Caio Penido, produtor rural do Grupo Roncador e presidente do Grupo de Trabalho da Pecuária Sustentável (GTPS), se opôs ao slogan do “Desmatamento Zero”, que norteia as discussões sobre pecuária na Amazônia e sugeriu a sua substituição por “Código Florestal já”. Penido criticou os relatórios do Greenpeace que denunciaram o desmatamento associado à pecuária na Amazônia, e propôs um discurso mais amistoso aos pecuaristas: “Não de uma forma impositiva, não através do medo, não através de moratória, de relatórios bombásticos, amarrar toda a cadeia e humilhar o Brasil internacionalmente”.

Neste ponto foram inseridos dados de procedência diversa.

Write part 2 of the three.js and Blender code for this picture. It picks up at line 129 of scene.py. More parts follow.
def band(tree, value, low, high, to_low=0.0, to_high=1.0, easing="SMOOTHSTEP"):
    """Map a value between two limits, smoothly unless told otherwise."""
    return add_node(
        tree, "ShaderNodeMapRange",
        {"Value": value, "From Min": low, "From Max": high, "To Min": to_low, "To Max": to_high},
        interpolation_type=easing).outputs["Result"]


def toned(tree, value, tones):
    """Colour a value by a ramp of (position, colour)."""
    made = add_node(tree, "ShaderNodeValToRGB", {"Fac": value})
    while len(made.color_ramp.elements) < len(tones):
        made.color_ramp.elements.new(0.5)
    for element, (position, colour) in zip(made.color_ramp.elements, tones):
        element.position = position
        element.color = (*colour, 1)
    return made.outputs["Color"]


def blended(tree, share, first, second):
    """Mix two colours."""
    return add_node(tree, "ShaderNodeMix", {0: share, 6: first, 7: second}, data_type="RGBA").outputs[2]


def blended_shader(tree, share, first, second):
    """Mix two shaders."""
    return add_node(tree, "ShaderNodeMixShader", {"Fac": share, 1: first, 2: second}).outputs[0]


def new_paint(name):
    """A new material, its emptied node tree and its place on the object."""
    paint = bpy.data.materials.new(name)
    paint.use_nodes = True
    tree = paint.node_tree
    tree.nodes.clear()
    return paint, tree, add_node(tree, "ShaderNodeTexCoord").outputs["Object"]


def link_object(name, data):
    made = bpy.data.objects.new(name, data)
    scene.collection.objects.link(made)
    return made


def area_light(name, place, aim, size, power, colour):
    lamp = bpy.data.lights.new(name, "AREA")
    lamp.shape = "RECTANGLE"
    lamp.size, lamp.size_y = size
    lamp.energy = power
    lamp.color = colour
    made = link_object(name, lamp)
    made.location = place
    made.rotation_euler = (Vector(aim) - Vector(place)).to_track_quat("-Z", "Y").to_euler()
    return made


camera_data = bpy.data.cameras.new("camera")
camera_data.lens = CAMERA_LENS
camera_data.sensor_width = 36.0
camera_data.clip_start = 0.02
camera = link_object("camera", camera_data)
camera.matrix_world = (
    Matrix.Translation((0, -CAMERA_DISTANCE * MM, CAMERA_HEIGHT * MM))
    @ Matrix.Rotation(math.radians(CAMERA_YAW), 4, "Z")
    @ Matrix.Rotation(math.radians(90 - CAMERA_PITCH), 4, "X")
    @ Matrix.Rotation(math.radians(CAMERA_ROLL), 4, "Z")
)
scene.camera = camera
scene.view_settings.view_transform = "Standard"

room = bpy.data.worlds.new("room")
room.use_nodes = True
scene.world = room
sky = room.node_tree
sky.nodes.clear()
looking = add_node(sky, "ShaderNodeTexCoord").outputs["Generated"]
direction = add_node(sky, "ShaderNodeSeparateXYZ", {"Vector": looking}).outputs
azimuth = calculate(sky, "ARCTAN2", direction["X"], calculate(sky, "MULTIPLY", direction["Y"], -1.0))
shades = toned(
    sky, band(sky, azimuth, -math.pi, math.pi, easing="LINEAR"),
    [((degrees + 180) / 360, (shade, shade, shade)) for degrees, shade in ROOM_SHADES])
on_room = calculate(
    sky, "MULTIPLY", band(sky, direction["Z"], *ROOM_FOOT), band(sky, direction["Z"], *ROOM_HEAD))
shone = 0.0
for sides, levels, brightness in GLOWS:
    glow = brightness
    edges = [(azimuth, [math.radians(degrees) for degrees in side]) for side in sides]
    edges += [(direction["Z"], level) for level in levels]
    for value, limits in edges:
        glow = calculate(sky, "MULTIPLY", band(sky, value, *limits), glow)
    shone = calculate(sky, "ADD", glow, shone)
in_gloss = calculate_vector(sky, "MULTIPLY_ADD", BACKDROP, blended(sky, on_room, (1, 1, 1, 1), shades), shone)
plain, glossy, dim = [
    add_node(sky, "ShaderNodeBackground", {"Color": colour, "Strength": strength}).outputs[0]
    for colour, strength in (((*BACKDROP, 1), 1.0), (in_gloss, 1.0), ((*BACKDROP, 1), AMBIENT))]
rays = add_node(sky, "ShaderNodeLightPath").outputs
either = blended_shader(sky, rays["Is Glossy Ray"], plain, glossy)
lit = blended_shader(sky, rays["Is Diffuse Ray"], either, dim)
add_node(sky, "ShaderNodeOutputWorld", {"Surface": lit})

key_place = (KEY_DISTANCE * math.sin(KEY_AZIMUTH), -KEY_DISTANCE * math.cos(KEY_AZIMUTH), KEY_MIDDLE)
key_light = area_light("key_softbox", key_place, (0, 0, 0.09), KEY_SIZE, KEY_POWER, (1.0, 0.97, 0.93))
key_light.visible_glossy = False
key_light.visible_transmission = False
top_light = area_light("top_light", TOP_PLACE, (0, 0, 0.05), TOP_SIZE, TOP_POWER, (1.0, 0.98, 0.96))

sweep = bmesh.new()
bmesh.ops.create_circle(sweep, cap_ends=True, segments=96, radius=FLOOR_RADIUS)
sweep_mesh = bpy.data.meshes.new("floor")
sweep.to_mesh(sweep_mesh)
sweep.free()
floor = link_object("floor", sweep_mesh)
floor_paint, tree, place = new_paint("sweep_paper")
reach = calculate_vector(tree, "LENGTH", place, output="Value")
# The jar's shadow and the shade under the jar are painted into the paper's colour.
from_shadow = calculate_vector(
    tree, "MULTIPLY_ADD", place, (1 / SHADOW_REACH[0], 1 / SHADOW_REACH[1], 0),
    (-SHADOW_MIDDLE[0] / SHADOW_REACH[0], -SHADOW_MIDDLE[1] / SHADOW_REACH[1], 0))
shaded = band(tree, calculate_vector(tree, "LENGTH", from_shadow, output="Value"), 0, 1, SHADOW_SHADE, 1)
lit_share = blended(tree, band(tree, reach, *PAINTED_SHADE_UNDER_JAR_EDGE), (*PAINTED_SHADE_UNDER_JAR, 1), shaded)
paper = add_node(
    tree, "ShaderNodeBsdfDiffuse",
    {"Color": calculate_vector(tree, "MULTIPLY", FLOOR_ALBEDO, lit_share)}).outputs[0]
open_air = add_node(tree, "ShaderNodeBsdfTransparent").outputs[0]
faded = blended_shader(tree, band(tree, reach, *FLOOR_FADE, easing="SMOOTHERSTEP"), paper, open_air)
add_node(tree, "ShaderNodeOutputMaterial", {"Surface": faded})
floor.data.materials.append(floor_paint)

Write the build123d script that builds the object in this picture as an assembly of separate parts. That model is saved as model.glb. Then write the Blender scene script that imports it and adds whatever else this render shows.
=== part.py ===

Há oito anos, Penido ajudou a criar a Liga do Araguaia, movimento de produtores do Mato Grosso que desenvolve um modelo de pecuária sustentável. Ele desabafou: “Como o Estado Islâmico consegue motivar tanta gente a fazer terrorismo e a gente não consegue mobilizar pessoas para lutar por isso, juntas? […] Como a gente não consegue? […] Eu me sinto um fracasso, sabia? Estou articulando isso há mais de dez anos. Estou precisando de ajuda”.
Já Ivaneide Bandeira Cardozo se destacou pela experiência de quem há décadas atua junto às comunidades indígenas de Rondônia através da ONG Kanindé. Neidinha, como é mais conhecida, afirma que as invasões aumentaram muito após a vitória de Bolsonaro: “Todas [as invasões] justificadas dizendo que têm o apoio do governo. […] As pessoas estão apostando que o governo vai diminuir as terras indígenas, não vai mais demarcar, e apostando na impunidade, de que nada vai acontecer”.
Participaram ainda do seminário Marco Barbosa, Procurador do Ministério Público Federal no Mato Grosso, Adriana Charoux, do Greenpeace, Mathias Almeida, Diretor Executivo na Natcap Soluções Sustentáveis e Paulo Pianez, Diretor de sustentabilidade do Carrefour Brasil.
Após um dia todo de debate, os jornalistas que participaram do evento saíram com as mãos cheias de informação para inspirar reportagens sobre como mitigar o impacto da pecuária sobre o desmatamento da Amazônia, a atividade associada a dois terços do desmatamento já ocorrido na região.